**Exercise instructions**
Type out every line below exactly as it reads.

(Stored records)

** start **

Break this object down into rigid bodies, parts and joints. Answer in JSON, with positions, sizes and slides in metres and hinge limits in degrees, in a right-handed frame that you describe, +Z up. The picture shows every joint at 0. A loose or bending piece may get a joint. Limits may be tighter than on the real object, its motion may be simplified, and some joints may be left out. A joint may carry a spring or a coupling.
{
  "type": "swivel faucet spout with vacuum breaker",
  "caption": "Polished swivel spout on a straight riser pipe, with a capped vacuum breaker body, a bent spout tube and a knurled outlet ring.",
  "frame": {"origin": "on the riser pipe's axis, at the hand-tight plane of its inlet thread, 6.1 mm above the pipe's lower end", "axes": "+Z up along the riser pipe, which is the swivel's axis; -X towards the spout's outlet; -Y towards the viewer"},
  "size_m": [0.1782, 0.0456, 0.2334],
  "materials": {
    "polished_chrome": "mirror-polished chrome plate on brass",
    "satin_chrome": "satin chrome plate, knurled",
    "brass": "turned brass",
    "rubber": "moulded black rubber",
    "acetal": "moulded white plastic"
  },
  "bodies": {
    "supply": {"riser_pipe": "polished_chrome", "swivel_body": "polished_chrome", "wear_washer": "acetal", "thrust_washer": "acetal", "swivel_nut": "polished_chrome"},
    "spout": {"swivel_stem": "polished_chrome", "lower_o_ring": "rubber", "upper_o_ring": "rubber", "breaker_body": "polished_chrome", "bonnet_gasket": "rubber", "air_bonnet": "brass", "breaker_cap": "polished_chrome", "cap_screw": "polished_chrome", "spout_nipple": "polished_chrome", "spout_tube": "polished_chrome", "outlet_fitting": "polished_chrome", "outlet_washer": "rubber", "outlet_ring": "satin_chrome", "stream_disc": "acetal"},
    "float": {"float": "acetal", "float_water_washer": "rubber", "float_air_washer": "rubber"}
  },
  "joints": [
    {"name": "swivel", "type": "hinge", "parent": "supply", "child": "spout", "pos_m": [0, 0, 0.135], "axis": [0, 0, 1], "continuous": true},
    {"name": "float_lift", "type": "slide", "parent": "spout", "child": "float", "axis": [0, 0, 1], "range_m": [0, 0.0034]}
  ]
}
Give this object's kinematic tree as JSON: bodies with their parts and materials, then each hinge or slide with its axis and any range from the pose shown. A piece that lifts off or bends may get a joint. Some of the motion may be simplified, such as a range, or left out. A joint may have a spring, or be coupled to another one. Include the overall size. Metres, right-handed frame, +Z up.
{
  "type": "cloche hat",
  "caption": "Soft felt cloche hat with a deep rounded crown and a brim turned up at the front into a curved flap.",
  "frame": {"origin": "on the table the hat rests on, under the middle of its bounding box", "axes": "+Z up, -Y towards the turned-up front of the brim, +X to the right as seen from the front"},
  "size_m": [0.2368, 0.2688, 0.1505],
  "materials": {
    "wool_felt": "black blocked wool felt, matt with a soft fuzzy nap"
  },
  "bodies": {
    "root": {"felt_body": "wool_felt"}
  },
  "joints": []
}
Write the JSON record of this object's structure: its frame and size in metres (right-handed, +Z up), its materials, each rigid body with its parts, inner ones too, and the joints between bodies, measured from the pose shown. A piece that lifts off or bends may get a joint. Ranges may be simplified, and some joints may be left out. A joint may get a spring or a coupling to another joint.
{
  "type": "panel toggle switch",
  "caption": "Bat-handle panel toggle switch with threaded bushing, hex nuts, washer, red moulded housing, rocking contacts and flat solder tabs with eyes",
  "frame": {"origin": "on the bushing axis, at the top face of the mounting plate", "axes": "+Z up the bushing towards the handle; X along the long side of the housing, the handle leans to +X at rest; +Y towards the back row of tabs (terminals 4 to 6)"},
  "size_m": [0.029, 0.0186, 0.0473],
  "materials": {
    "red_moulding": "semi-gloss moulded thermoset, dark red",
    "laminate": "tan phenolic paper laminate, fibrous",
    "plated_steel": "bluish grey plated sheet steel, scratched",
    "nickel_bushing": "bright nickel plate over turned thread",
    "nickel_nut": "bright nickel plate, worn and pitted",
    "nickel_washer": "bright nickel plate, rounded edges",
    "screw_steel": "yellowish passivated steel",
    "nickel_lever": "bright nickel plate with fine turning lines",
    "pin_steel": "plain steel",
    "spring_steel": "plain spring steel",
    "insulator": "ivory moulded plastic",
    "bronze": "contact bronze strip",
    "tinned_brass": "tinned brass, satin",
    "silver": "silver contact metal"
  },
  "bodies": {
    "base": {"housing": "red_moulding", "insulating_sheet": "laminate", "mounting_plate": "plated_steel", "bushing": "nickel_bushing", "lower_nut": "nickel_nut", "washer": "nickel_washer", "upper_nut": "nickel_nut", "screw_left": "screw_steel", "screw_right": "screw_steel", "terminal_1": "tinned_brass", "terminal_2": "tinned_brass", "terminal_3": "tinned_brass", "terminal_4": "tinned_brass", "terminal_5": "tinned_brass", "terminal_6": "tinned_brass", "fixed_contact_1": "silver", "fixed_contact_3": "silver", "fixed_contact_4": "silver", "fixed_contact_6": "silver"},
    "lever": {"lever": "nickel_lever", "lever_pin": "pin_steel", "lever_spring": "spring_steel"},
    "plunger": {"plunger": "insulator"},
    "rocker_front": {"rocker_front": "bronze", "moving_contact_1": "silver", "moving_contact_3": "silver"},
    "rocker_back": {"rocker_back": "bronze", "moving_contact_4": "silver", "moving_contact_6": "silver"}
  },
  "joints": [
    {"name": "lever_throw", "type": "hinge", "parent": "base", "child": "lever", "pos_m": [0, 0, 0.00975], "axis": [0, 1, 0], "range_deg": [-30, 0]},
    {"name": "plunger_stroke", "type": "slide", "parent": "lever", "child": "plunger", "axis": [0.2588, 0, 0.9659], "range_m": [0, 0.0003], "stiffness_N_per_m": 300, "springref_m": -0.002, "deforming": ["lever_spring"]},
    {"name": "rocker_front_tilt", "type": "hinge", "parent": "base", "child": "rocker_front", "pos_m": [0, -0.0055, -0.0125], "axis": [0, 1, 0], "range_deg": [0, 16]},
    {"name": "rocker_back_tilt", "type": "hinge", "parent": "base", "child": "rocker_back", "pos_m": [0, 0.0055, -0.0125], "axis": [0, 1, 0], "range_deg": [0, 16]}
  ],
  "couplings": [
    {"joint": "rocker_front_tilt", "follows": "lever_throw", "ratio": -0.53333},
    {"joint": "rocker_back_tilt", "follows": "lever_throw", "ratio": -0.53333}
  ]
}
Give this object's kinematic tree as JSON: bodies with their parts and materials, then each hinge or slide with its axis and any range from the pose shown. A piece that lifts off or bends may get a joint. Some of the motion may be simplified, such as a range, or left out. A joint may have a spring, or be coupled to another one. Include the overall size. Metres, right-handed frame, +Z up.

** end **

**Exercise response**
Break this object down into rigid bodies, parts and joints. Answer in JSON, with positions, sizes and slides in metres and hinge limits in degrees, in a right-handed frame that you describe, +Z up. The picture shows every joint at 0. A loose or bending piece may get a joint. Limits may be tighter than on the real object, its motion may be simplified, and some joints may be left out. A joint may carry a spring or a coupling.
{
  "type": "swivel faucet spout with vacuum breaker",
  "caption": "Polished swivel spout on a straight riser pipe, with a capped vacuum breaker body, a bent spout tube and a knurled outlet ring.",
  "frame": {"origin": "on the riser pipe's axis, at the hand-tight plane of its inlet thread, 6.1 mm above the pipe's lower end", "axes": "+Z up along the riser pipe, which is the swivel's axis; -X towards the spout's outlet; -Y towards the viewer"},
  "size_m": [0.1782, 0.0456, 0.2334],
  "materials": {
    "polished_chrome": "mirror-polished chrome plate on brass",
    "satin_chrome": "satin chrome plate, knurled",
    "brass": "turned brass",
    "rubber": "moulded black rubber",
    "acetal": "moulded white plastic"
  },
  "bodies": {
    "supply": {"riser_pipe": "polished_chrome", "swivel_body": "polished_chrome", "wear_washer": "acetal", "thrust_washer": "acetal", "swivel_nut": "polished_chrome"},
    "spout": {"swivel_stem": "polished_chrome", "lower_o_ring": "rubber", "upper_o_ring": "rubber", "breaker_body": "polished_chrome", "bonnet_gasket": "rubber", "air_bonnet": "brass", "breaker_cap": "polished_chrome", "cap_screw": "polished_chrome", "spout_nipple": "polished_chrome", "spout_tube": "polished_chrome", "outlet_fitting": "polished_chrome", "outlet_washer": "rubber", "outlet_ring": "satin_chrome", "stream_disc": "acetal"},
    "float": {"float": "acetal", "float_water_washer": "rubber", "float_air_washer": "rubber"}
  },
  "joints": [
    {"name": "swivel", "type": "hinge", "parent": "supply", "child": "spout", "pos_m": [0, 0, 0.135], "axis": [0, 0, 1], "continuous": true},
    {"name": "float_lift", "type": "slide", "parent": "spout", "child": "float", "axis": [0, 0, 1], "range_m": [0, 0.0034]}
  ]
}
Give this object's kinematic tree as JSON: bodies with their parts and materials, then each hinge or slide with its axis and any range from the pose shown. A piece that lifts off or bends may get a joint. Some of the motion may be simplified, such as a range, or left out. A joint may have a spring, or be coupled to another one. Include the overall size. Metres, right-handed frame, +Z up.
{
  "type": "cloche hat",
  "caption": "Soft felt cloche hat with a deep rounded crown and a brim turned up at the front into a curved flap.",
  "frame": {"origin": "on the table the hat rests on, under the middle of its bounding box", "axes": "+Z up, -Y towards the turned-up front of the brim, +X to the right as seen from the front"},
  "size_m": [0.2368, 0.2688, 0.1505],
  "materials": {
    "wool_felt": "black blocked wool felt, matt with a soft fuzzy nap"
  },
  "bodies": {
    "root": {"felt_body": "wool_felt"}
  },
  "joints": []
}
Write the JSON record of this object's structure: its frame and size in metres (right-handed, +Z up), its materials, each rigid body with its parts, inner ones too, and the joints between bodies, measured from the pose shown. A piece that lifts off or bends may get a joint. Ranges may be simplified, and some joints may be left out. A joint may get a spring or a coupling to another joint.
{
  "type": "panel toggle switch",
  "caption": "Bat-handle panel toggle switch with threaded bushing, hex nuts, washer, red moulded housing, rocking contacts and flat solder tabs with eyes",
  "frame": {"origin": "on the bushing axis, at the top face of the mounting plate", "axes": "+Z up the bushing towards the handle; X along the long side of the housing, the handle leans to +X at rest; +Y towards the back row of tabs (terminals 4 to 6)"},
  "size_m": [0.029, 0.0186, 0.0473],
  "materials": {
    "red_moulding": "semi-gloss moulded thermoset, dark red",
    "laminate": "tan phenolic paper laminate, fibrous",
    "plated_steel": "bluish grey plated sheet steel, scratched",
    "nickel_bushing": "bright nickel plate over turned thread",
    "nickel_nut": "bright nickel plate, worn and pitted",
    "nickel_washer": "bright nickel plate, rounded edges",
    "screw_steel": "yellowish passivated steel",
    "nickel_lever": "bright nickel plate with fine turning lines",
    "pin_steel": "plain steel",
    "spring_steel": "plain spring steel",
    "insulator": "ivory moulded plastic",
    "bronze": "contact bronze strip",
    "tinned_brass": "tinned brass, satin",
    "silver": "silver contact metal"
  },
  "bodies": {
    "base": {"housing": "red_moulding", "insulating_sheet": "laminate", "mounting_plate": "plated_steel", "bushing": "nickel_bushing", "lower_nut": "nickel_nut", "washer": "nickel_washer", "upper_nut": "nickel_nut", "screw_left": "screw_steel", "screw_right": "screw_steel", "terminal_1": "tinned_brass", "terminal_2": "tinned_brass", "terminal_3": "tinned_brass", "terminal_4": "tinned_brass", "terminal_5": "tinned_brass", "terminal_6": "tinned_brass", "fixed_contact_1": "silver", "fixed_contact_3": "silver", "fixed_contact_4": "silver", "fixed_contact_6": "silver"},
    "lever": {"lever": "nickel_lever", "lever_pin": "pin_steel", "lever_spring": "spring_steel"},
    "plunger": {"plunger": "insulator"},
    "rocker_front": {"rocker_front": "bronze", "moving_contact_1": "silver", "moving_contact_3": "silver"},
    "rocker_back": {"rocker_back": "bronze", "moving_contact_4": "silver", "moving_contact_6": "silver"}
  },
  "joints": [
    {"name": "lever_throw", "type": "hinge", "parent": "base", "child": "lever", "pos_m": [0, 0, 0.00975], "axis": [0, 1, 0], "range_deg": [-30, 0]},
    {"name": "plunger_stroke", "type": "slide", "parent": "lever", "child": "plunger", "axis": [0.2588, 0, 0.9659], "range_m": [0, 0.0003], "stiffness_N_per_m": 300, "springref_m": -0.002, "deforming": ["lever_spring"]},
    {"name": "rocker_front_tilt", "type": "hinge", "parent": "base", "child": "rocker_front", "pos_m": [0, -0.0055, -0.0125], "axis": [0, 1, 0], "range_deg": [0, 16]},
    {"name": "rocker_back_tilt", "type": "hinge", "parent": "base", "child": "rocker_back", "pos_m": [0, 0.0055, -0.0125], "axis": [0, 1, 0], "range_deg": [0, 16]}
  ],
  "couplings": [
    {"joint": "rocker_front_tilt", "follows": "lever_throw", "ratio": -0.53333},
    {"joint": "rocker_back_tilt", "follows": "lever_throw", "ratio": -0.53333}
  ]
}
Give this object's kinematic tree as JSON: bodies with their parts and materials, then each hinge or slide with its axis and any range from the pose shown. A piece that lifts off or bends may get a joint. Some of the motion may be simplified, such as a range, or left out. A joint may have a spring, or be coupled to another one. Include the overall size. Metres, right-handed frame, +Z up.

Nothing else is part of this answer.